「日本映画学会会報38号」が送られてきた。昨年秋に映像関係では一番小さいこの学会に入会したのは、ここは会費が安く、また入会に推薦者が不要だったからである。
勿論、拙書『黒澤明の十字架』も送ったので、その書評と私が書いた自己紹介文『黒澤明産業に新規参入して』も載っている。
拙書の書評は、中部大学の小川順子さんで、筋を簡単に紹介した後、社会のコンテキストの中で黒澤作品を読み取ろうとしていると書いている。

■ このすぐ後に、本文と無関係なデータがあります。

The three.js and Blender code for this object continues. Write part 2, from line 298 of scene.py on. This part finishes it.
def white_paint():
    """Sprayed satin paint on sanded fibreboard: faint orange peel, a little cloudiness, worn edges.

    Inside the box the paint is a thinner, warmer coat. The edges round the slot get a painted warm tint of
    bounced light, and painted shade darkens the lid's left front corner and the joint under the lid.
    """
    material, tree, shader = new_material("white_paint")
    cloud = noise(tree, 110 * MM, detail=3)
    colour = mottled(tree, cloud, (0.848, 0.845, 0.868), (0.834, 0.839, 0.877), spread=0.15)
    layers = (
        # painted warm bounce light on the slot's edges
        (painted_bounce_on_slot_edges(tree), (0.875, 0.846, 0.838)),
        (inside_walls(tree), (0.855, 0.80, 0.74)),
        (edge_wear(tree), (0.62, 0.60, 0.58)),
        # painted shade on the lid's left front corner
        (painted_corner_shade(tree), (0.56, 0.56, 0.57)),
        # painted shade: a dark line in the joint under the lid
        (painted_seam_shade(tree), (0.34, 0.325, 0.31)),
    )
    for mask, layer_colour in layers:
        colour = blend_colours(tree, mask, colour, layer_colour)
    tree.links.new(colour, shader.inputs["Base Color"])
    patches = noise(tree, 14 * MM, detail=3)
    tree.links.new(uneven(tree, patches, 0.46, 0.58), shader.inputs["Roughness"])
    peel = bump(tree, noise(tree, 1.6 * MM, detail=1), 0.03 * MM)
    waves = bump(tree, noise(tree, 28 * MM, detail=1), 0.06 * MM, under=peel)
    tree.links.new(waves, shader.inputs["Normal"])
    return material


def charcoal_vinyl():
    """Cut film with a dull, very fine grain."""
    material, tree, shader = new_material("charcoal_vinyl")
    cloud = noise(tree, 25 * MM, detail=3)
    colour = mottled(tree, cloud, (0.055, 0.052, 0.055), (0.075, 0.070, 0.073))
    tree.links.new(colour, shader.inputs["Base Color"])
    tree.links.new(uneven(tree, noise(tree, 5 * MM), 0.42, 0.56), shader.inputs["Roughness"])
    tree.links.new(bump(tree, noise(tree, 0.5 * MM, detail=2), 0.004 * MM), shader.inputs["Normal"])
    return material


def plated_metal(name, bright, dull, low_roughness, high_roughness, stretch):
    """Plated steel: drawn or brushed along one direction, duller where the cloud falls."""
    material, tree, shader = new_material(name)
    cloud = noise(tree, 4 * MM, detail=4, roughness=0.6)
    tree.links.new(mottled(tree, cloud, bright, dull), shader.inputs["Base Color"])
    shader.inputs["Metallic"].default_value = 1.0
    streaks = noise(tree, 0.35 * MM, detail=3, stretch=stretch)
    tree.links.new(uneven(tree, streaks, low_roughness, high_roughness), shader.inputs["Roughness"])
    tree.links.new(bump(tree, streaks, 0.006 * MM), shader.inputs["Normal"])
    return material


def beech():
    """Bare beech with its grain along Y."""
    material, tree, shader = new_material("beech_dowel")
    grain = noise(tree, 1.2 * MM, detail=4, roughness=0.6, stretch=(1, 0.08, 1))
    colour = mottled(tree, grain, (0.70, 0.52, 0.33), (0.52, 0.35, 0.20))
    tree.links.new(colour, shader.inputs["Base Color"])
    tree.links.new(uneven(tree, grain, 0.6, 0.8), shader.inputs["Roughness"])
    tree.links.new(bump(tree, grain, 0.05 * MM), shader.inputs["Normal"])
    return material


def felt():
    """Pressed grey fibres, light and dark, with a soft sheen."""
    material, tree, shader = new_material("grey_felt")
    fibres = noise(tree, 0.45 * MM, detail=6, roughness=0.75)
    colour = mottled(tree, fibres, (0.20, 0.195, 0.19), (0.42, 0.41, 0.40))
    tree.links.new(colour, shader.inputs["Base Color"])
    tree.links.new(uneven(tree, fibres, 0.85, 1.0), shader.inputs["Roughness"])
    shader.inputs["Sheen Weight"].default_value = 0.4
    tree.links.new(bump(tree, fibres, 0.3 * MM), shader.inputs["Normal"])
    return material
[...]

それは正しいのだが、『羅生門』では、セックスを肯定しているのに、『赤ひげ』では、同性愛を否定し、さらに同時期にピンク映画を作っていた本木荘二郎を軽侮するような記述があるなどと見当違いもあって驚く。
私は、同性愛もピンク映画も否定していないが、黒澤が否定的だったという風に書いたつもりだったのだが。
要は、この人が言いたいのは、「この本はエッセイであり、学術論文ではない」ということのようだが、それは当然である。
普通の人が読む本として書いたのであり、当初は単行本ではなく新書版くらいで出すつもりだったのだから。
黒澤明への愛に溢れているとは少々驚いた。
私は、実は黒澤は、いつも尊大で偉そうなのでそれほど好きではなく、少なくとも溝口健二、小津安二郎、成瀬巳喜男、黒澤明の四大監督の中では、小津についで好きではない監督なのだが。
好きな順で言えば、溝口、成瀬、黒澤、小津になり、下から二番目であるのだが。
黒澤をはじめ、映画と時代、社会を考える入門書として最適とのご評価を頂いた。
小川先生、大変ありがとうございました。今後もどうぞよろしくお願いいたします。